— START —
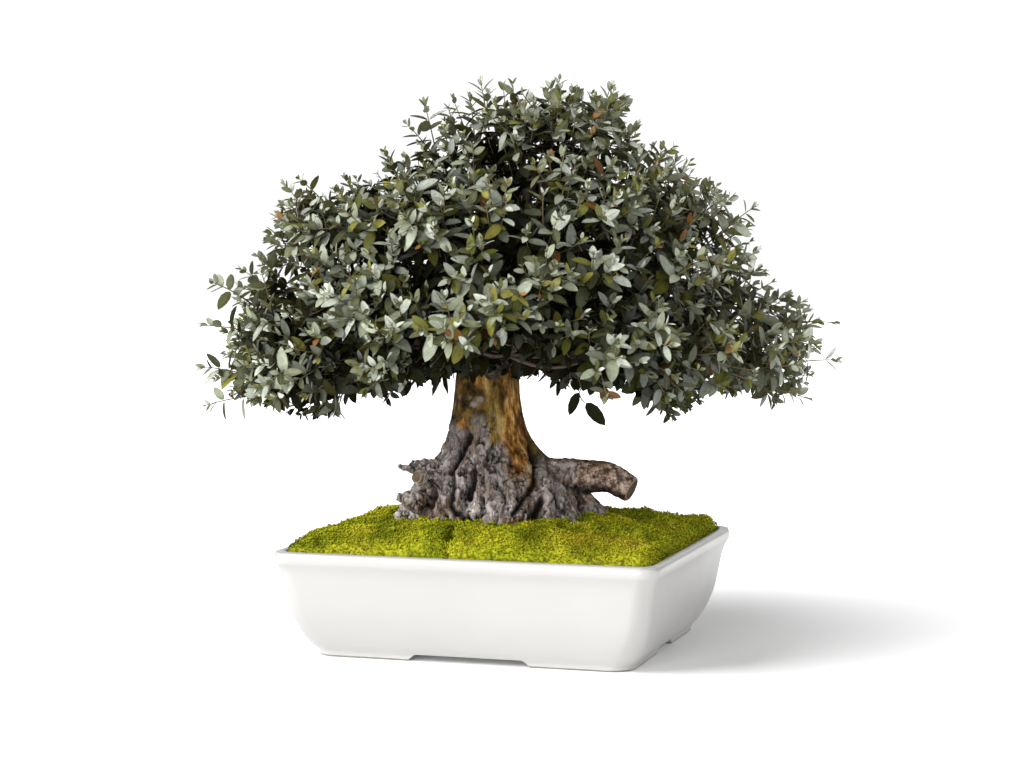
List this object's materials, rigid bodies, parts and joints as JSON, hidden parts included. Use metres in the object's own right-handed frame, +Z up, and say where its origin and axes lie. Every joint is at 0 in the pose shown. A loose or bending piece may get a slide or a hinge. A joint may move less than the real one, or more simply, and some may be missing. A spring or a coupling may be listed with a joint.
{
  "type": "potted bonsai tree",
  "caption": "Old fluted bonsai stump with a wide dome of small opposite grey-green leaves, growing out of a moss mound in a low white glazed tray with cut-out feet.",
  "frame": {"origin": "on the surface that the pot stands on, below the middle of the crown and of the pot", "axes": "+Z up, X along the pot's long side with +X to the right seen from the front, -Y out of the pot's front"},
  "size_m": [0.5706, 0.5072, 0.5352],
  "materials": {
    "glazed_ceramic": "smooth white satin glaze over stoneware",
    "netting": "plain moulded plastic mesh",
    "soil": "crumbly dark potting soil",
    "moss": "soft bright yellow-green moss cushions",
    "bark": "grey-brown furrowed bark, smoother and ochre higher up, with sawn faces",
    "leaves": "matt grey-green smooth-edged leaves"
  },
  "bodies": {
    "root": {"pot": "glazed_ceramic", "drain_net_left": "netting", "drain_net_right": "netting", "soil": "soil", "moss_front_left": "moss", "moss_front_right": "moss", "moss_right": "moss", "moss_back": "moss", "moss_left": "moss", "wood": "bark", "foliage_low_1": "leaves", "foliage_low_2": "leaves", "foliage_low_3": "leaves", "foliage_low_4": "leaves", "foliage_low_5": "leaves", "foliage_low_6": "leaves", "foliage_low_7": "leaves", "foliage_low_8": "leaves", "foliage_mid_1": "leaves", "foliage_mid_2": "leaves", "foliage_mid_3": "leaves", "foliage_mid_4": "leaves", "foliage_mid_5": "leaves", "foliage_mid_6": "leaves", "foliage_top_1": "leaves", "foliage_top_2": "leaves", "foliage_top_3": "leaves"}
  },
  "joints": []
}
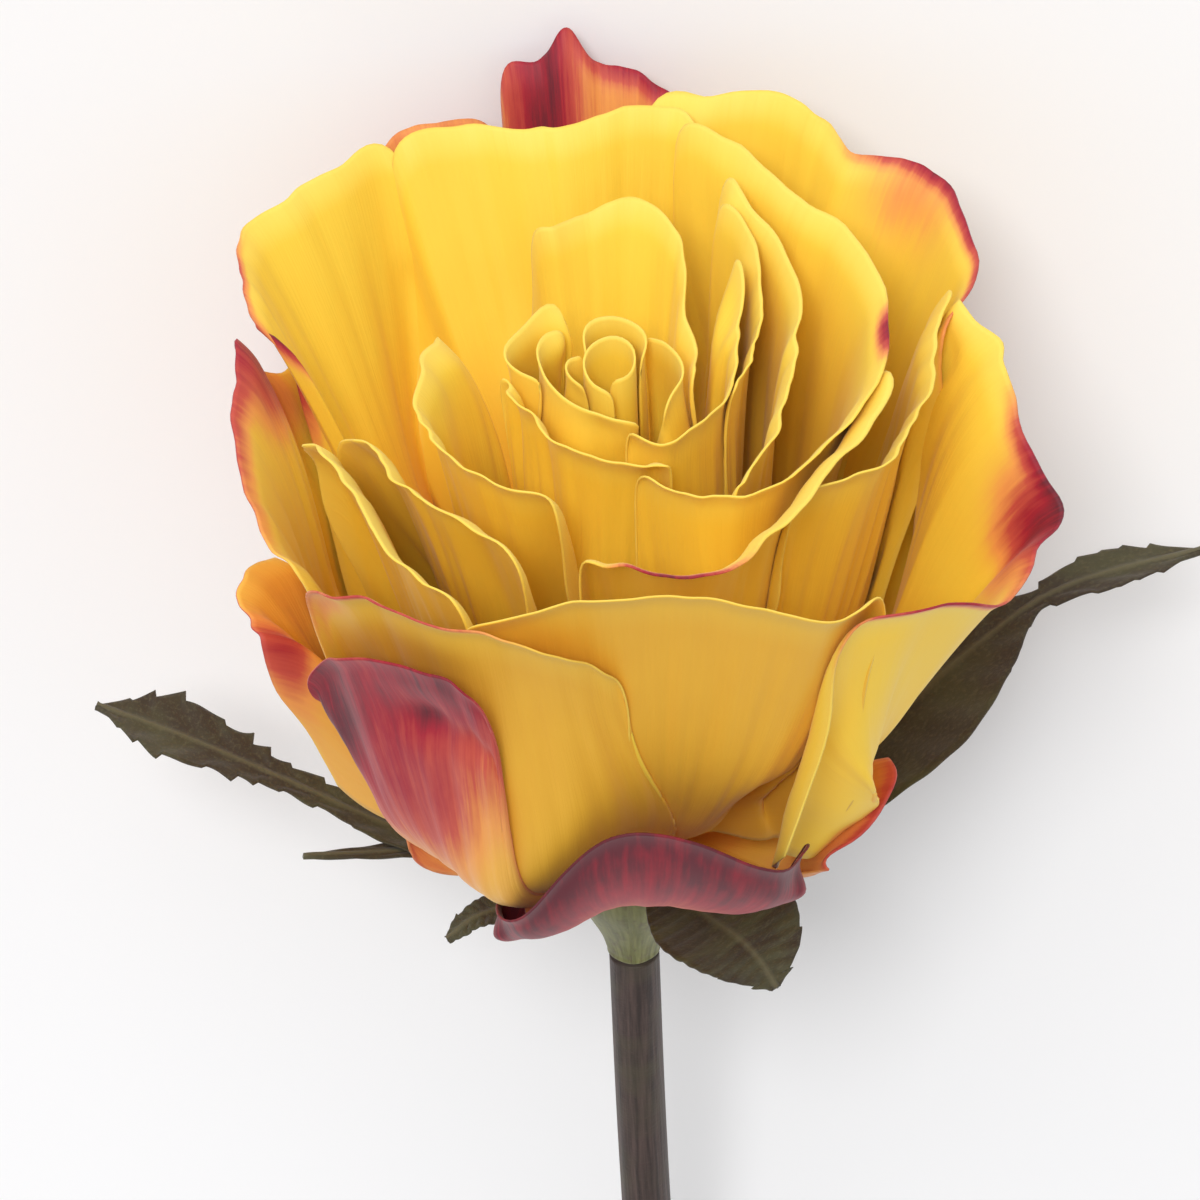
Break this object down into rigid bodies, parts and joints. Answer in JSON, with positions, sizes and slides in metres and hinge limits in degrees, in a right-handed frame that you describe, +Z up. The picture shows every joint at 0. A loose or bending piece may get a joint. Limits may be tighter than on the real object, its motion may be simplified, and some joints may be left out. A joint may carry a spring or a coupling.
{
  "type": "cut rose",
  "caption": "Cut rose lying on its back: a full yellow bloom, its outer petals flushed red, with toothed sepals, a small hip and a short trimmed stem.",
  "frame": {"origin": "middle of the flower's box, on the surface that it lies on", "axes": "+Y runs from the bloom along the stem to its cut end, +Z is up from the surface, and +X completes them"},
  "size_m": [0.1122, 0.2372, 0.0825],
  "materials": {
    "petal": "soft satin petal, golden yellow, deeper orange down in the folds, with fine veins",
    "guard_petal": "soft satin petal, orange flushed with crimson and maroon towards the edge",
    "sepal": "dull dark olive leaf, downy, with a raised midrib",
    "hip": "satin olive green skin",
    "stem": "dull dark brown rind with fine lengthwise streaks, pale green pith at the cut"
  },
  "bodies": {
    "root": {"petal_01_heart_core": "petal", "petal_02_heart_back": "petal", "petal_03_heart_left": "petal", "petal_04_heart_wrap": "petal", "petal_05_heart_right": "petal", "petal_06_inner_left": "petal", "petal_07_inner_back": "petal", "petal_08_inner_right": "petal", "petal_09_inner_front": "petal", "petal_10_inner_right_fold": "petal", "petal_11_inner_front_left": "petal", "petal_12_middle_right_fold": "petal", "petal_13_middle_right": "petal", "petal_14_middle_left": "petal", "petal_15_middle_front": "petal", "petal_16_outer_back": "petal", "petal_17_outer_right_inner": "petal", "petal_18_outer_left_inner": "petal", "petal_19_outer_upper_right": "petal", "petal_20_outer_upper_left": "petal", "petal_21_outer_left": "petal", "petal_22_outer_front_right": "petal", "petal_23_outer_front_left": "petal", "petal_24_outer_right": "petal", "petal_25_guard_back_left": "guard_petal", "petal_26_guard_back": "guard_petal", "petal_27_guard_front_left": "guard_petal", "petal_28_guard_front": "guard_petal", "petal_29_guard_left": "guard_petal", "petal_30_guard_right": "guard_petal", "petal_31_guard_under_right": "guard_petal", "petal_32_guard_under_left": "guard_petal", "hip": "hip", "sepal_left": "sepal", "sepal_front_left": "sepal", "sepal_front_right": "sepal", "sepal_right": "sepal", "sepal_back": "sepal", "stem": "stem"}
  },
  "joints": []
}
— END —
— START —
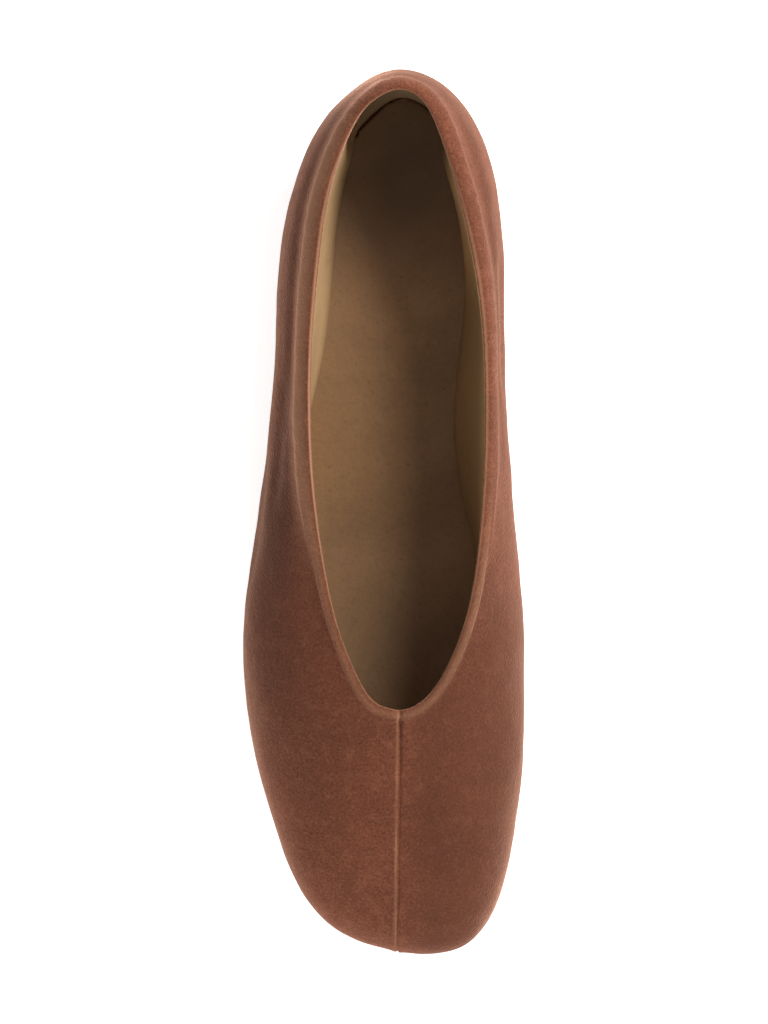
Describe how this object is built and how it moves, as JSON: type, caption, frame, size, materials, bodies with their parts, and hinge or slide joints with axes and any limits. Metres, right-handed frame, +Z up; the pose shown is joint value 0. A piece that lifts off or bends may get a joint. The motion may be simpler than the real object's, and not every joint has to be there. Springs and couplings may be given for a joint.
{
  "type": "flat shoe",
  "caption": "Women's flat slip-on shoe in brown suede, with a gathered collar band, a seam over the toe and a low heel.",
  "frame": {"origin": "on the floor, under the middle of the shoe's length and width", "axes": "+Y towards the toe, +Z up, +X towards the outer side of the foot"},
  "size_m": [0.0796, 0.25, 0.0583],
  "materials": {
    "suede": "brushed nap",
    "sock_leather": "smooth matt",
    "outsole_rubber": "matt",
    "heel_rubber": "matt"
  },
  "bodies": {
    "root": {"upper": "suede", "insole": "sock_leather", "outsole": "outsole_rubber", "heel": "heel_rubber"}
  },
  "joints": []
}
— END —
— START —
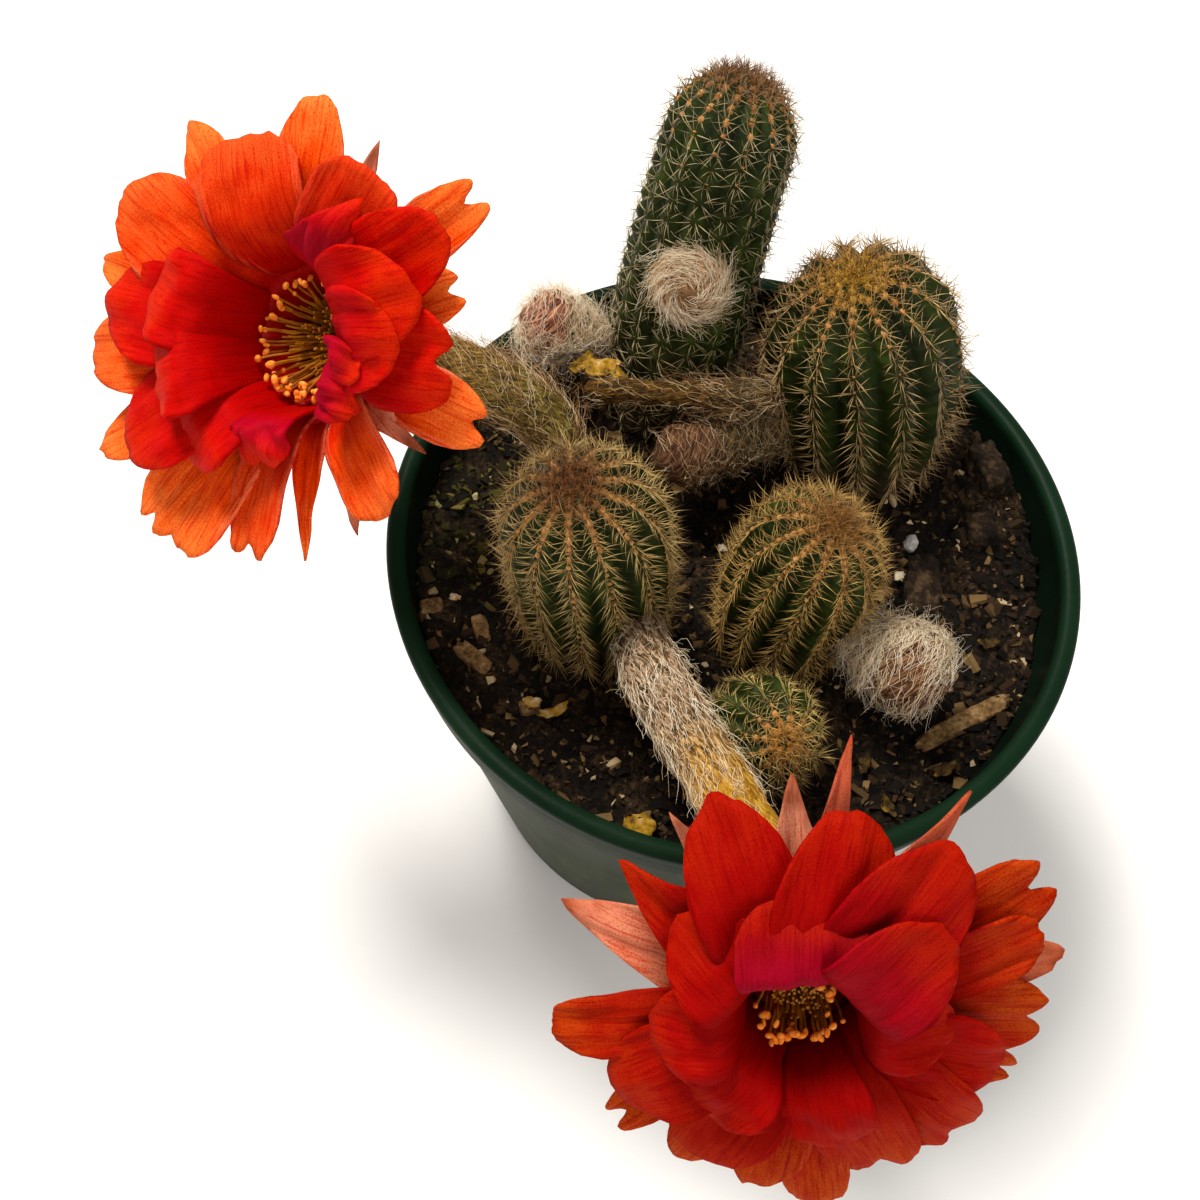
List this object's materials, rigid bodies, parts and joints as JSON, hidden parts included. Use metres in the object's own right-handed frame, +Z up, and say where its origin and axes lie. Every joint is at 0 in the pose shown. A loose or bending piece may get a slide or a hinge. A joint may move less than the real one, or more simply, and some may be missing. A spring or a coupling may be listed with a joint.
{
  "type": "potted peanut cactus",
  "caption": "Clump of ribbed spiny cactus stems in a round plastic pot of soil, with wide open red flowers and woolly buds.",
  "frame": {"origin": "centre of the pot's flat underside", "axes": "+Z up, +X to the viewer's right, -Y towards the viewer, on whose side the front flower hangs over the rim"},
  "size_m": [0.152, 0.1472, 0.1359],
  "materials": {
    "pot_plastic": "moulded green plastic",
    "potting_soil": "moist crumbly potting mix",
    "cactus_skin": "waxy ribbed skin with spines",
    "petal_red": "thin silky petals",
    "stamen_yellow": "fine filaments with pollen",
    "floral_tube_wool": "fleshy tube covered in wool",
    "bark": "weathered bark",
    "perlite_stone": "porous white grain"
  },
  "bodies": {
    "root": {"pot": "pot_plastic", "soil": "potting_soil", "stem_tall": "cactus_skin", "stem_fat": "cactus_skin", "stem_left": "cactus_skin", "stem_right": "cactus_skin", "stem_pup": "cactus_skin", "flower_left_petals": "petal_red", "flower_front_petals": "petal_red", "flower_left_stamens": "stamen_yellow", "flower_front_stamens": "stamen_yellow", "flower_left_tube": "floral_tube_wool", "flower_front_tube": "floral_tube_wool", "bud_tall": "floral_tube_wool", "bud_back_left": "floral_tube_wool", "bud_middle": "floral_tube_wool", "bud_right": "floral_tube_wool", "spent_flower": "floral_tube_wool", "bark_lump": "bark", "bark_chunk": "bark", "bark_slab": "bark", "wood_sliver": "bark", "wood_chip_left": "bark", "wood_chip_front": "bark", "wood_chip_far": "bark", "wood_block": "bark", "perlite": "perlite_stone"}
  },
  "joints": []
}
— END —
Exercise instructions:
Read the entries above, then pull out the lines that include "type".

Task solution:
  "type": "potted bonsai tree",
  "type": "cut rose",
Describe how this object is built and how it moves, as JSON: type, caption, frame, size, materials, bodies with their parts, and hinge or slide joints with axes and any limits. Metres, right-handed frame, +Z up; the pose shown is joint value 0. A piece that lifts off or bends may get a joint. The motion may be simpler than the real object's, and not every joint has to be there. Springs and couplings may be given for a joint.
  "type": "flat shoe",
  "type": "potted peanut cactus",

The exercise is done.